Do this | Could you print every record below exactly as it appears?

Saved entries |
+++

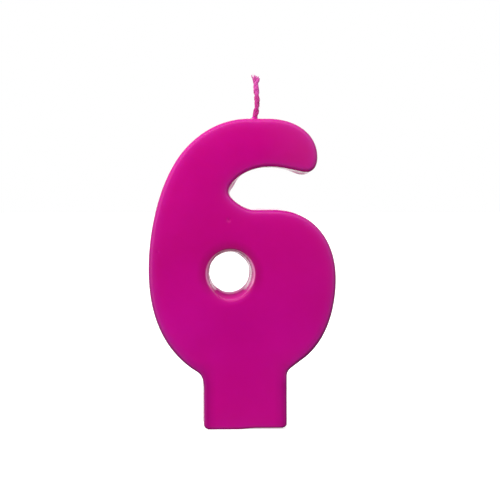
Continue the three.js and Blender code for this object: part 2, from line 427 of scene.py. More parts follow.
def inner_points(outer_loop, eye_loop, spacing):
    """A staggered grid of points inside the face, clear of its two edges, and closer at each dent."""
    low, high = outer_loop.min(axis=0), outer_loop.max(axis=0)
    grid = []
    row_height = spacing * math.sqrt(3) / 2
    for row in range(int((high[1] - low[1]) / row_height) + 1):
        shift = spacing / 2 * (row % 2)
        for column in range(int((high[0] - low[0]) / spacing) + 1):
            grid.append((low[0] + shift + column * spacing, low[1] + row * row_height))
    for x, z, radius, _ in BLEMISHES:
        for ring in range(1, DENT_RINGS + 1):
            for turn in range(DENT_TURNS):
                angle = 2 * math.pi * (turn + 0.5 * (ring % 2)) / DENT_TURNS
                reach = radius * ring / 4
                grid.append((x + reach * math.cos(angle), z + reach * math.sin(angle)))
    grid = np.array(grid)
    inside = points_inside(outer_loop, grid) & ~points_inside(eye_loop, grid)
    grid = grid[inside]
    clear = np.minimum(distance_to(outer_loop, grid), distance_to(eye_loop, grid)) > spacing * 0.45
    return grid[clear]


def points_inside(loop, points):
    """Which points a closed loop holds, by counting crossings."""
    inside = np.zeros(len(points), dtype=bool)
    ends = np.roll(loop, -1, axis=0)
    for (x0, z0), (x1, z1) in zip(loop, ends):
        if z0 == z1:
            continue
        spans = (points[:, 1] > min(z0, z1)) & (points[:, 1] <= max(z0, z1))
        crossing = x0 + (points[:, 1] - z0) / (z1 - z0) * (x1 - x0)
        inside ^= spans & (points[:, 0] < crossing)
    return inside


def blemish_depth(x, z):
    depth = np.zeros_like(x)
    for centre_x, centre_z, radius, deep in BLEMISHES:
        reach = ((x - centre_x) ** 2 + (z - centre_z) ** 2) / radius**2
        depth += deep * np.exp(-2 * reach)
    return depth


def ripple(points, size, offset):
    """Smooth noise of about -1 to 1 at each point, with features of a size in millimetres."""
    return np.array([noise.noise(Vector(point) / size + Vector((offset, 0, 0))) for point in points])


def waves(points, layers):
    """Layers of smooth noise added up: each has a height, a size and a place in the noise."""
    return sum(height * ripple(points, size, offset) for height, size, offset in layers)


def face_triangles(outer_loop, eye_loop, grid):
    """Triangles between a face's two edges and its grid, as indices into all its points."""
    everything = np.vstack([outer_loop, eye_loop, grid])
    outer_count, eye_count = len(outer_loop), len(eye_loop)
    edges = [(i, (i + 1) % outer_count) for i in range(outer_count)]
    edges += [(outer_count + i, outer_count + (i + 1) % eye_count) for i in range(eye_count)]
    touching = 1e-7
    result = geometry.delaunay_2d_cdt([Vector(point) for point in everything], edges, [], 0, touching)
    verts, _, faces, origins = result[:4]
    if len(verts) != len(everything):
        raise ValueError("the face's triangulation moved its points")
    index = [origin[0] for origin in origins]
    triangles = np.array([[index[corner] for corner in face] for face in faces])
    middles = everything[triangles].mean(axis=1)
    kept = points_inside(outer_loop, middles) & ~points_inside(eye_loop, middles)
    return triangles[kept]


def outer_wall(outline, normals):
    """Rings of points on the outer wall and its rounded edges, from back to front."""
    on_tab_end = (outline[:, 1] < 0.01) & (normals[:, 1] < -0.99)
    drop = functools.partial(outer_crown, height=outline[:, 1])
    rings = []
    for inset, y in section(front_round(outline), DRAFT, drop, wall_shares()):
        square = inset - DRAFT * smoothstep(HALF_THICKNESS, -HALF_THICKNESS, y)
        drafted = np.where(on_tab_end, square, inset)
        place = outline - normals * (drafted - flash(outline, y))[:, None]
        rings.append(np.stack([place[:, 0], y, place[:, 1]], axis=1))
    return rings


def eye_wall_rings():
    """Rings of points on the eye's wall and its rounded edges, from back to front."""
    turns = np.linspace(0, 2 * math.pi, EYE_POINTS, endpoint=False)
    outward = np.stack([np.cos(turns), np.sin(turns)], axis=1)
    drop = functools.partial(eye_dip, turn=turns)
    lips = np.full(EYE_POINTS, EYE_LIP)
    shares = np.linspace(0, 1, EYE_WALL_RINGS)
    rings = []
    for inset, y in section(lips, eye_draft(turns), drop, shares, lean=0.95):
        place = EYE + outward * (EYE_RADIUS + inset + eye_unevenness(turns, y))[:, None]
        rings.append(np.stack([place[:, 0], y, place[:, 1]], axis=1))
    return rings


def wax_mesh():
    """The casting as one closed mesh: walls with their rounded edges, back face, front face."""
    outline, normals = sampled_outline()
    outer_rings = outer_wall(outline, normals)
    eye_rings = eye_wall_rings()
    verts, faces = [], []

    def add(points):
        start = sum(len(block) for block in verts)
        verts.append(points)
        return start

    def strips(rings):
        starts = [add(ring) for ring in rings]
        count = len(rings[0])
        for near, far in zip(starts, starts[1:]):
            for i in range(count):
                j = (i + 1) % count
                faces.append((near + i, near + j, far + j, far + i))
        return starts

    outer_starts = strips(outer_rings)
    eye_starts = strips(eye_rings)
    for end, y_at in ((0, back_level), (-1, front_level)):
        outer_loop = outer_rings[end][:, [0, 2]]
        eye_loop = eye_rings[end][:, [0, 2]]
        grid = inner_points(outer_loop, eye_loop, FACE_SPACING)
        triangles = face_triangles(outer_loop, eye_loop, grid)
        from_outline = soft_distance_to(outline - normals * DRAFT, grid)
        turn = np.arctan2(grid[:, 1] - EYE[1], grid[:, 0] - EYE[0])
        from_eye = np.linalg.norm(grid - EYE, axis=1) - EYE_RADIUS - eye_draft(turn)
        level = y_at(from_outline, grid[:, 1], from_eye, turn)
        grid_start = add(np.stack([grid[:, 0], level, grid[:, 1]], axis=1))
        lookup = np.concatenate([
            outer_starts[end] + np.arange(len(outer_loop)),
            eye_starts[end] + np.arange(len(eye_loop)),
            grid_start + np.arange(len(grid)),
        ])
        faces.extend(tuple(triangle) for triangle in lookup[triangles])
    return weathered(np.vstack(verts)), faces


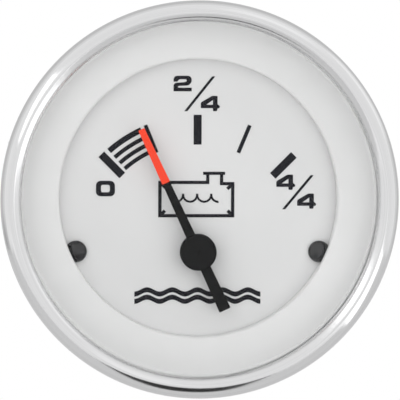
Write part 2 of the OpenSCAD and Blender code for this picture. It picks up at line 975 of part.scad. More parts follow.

+++

Full answer |
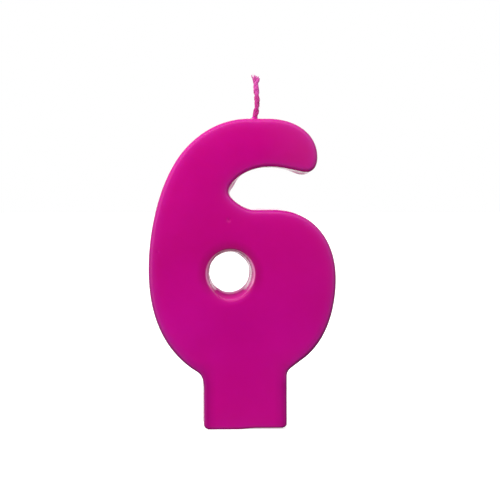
Continue the three.js and Blender code for this object: part 2, from line 427 of scene.py. More parts follow.
def inner_points(outer_loop, eye_loop, spacing):
    """A staggered grid of points inside the face, clear of its two edges, and closer at each dent."""
    low, high = outer_loop.min(axis=0), outer_loop.max(axis=0)
    grid = []
    row_height = spacing * math.sqrt(3) / 2
    for row in range(int((high[1] - low[1]) / row_height) + 1):
        shift = spacing / 2 * (row % 2)
        for column in range(int((high[0] - low[0]) / spacing) + 1):
            grid.append((low[0] + shift + column * spacing, low[1] + row * row_height))
    for x, z, radius, _ in BLEMISHES:
        for ring in range(1, DENT_RINGS + 1):
            for turn in range(DENT_TURNS):
                angle = 2 * math.pi * (turn + 0.5 * (ring % 2)) / DENT_TURNS
                reach = radius * ring / 4
                grid.append((x + reach * math.cos(angle), z + reach * math.sin(angle)))
    grid = np.array(grid)
    inside = points_inside(outer_loop, grid) & ~points_inside(eye_loop, grid)
    grid = grid[inside]
    clear = np.minimum(distance_to(outer_loop, grid), distance_to(eye_loop, grid)) > spacing * 0.45
    return grid[clear]


def points_inside(loop, points):
    """Which points a closed loop holds, by counting crossings."""
    inside = np.zeros(len(points), dtype=bool)
    ends = np.roll(loop, -1, axis=0)
    for (x0, z0), (x1, z1) in zip(loop, ends):
        if z0 == z1:
            continue
        spans = (points[:, 1] > min(z0, z1)) & (points[:, 1] <= max(z0, z1))
        crossing = x0 + (points[:, 1] - z0) / (z1 - z0) * (x1 - x0)
        inside ^= spans & (points[:, 0] < crossing)
    return inside


def blemish_depth(x, z):
    depth = np.zeros_like(x)
    for centre_x, centre_z, radius, deep in BLEMISHES:
        reach = ((x - centre_x) ** 2 + (z - centre_z) ** 2) / radius**2
        depth += deep * np.exp(-2 * reach)
    return depth


def ripple(points, size, offset):
    """Smooth noise of about -1 to 1 at each point, with features of a size in millimetres."""
    return np.array([noise.noise(Vector(point) / size + Vector((offset, 0, 0))) for point in points])


def waves(points, layers):
    """Layers of smooth noise added up: each has a height, a size and a place in the noise."""
    return sum(height * ripple(points, size, offset) for height, size, offset in layers)


def face_triangles(outer_loop, eye_loop, grid):
    """Triangles between a face's two edges and its grid, as indices into all its points."""
    everything = np.vstack([outer_loop, eye_loop, grid])
    outer_count, eye_count = len(outer_loop), len(eye_loop)
    edges = [(i, (i + 1) % outer_count) for i in range(outer_count)]
    edges += [(outer_count + i, outer_count + (i + 1) % eye_count) for i in range(eye_count)]
    touching = 1e-7
    result = geometry.delaunay_2d_cdt([Vector(point) for point in everything], edges, [], 0, touching)
    verts, _, faces, origins = result[:4]
    if len(verts) != len(everything):
        raise ValueError("the face's triangulation moved its points")
    index = [origin[0] for origin in origins]
    triangles = np.array([[index[corner] for corner in face] for face in faces])
    middles = everything[triangles].mean(axis=1)
    kept = points_inside(outer_loop, middles) & ~points_inside(eye_loop, middles)
    return triangles[kept]


def outer_wall(outline, normals):
    """Rings of points on the outer wall and its rounded edges, from back to front."""
    on_tab_end = (outline[:, 1] < 0.01) & (normals[:, 1] < -0.99)
    drop = functools.partial(outer_crown, height=outline[:, 1])
    rings = []
    for inset, y in section(front_round(outline), DRAFT, drop, wall_shares()):
        square = inset - DRAFT * smoothstep(HALF_THICKNESS, -HALF_THICKNESS, y)
        drafted = np.where(on_tab_end, square, inset)
        place = outline - normals * (drafted - flash(outline, y))[:, None]
        rings.append(np.stack([place[:, 0], y, place[:, 1]], axis=1))
    return rings


def eye_wall_rings():
    """Rings of points on the eye's wall and its rounded edges, from back to front."""
    turns = np.linspace(0, 2 * math.pi, EYE_POINTS, endpoint=False)
    outward = np.stack([np.cos(turns), np.sin(turns)], axis=1)
    drop = functools.partial(eye_dip, turn=turns)
    lips = np.full(EYE_POINTS, EYE_LIP)
    shares = np.linspace(0, 1, EYE_WALL_RINGS)
    rings = []
    for inset, y in section(lips, eye_draft(turns), drop, shares, lean=0.95):
        place = EYE + outward * (EYE_RADIUS + inset + eye_unevenness(turns, y))[:, None]
        rings.append(np.stack([place[:, 0], y, place[:, 1]], axis=1))
    return rings


def wax_mesh():
    """The casting as one closed mesh: walls with their rounded edges, back face, front face."""
    outline, normals = sampled_outline()
    outer_rings = outer_wall(outline, normals)
    eye_rings = eye_wall_rings()
    verts, faces = [], []

    def add(points):
        start = sum(len(block) for block in verts)
        verts.append(points)
        return start

    def strips(rings):
        starts = [add(ring) for ring in rings]
        count = len(rings[0])
        for near, far in zip(starts, starts[1:]):
            for i in range(count):
                j = (i + 1) % count
                faces.append((near + i, near + j, far + j, far + i))
        return starts

    outer_starts = strips(outer_rings)
    eye_starts = strips(eye_rings)
    for end, y_at in ((0, back_level), (-1, front_level)):
        outer_loop = outer_rings[end][:, [0, 2]]
        eye_loop = eye_rings[end][:, [0, 2]]
        grid = inner_points(outer_loop, eye_loop, FACE_SPACING)
        triangles = face_triangles(outer_loop, eye_loop, grid)
        from_outline = soft_distance_to(outline - normals * DRAFT, grid)
        turn = np.arctan2(grid[:, 1] - EYE[1], grid[:, 0] - EYE[0])
        from_eye = np.linalg.norm(grid - EYE, axis=1) - EYE_RADIUS - eye_draft(turn)
        level = y_at(from_outline, grid[:, 1], from_eye, turn)
        grid_start = add(np.stack([grid[:, 0], level, grid[:, 1]], axis=1))
        lookup = np.concatenate([
            outer_starts[end] + np.arange(len(outer_loop)),
            eye_starts[end] + np.arange(len(eye_loop)),
            grid_start + np.arange(len(grid)),
        ])
        faces.extend(tuple(triangle) for triangle in lookup[triangles])
    return weathered(np.vstack(verts)), faces


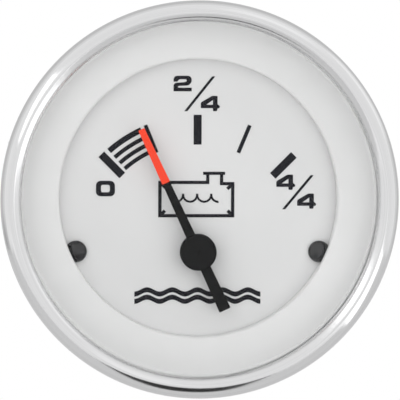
Write part 2 of the OpenSCAD and Blender code for this picture. It picks up at line 975 of part.scad. More parts follow.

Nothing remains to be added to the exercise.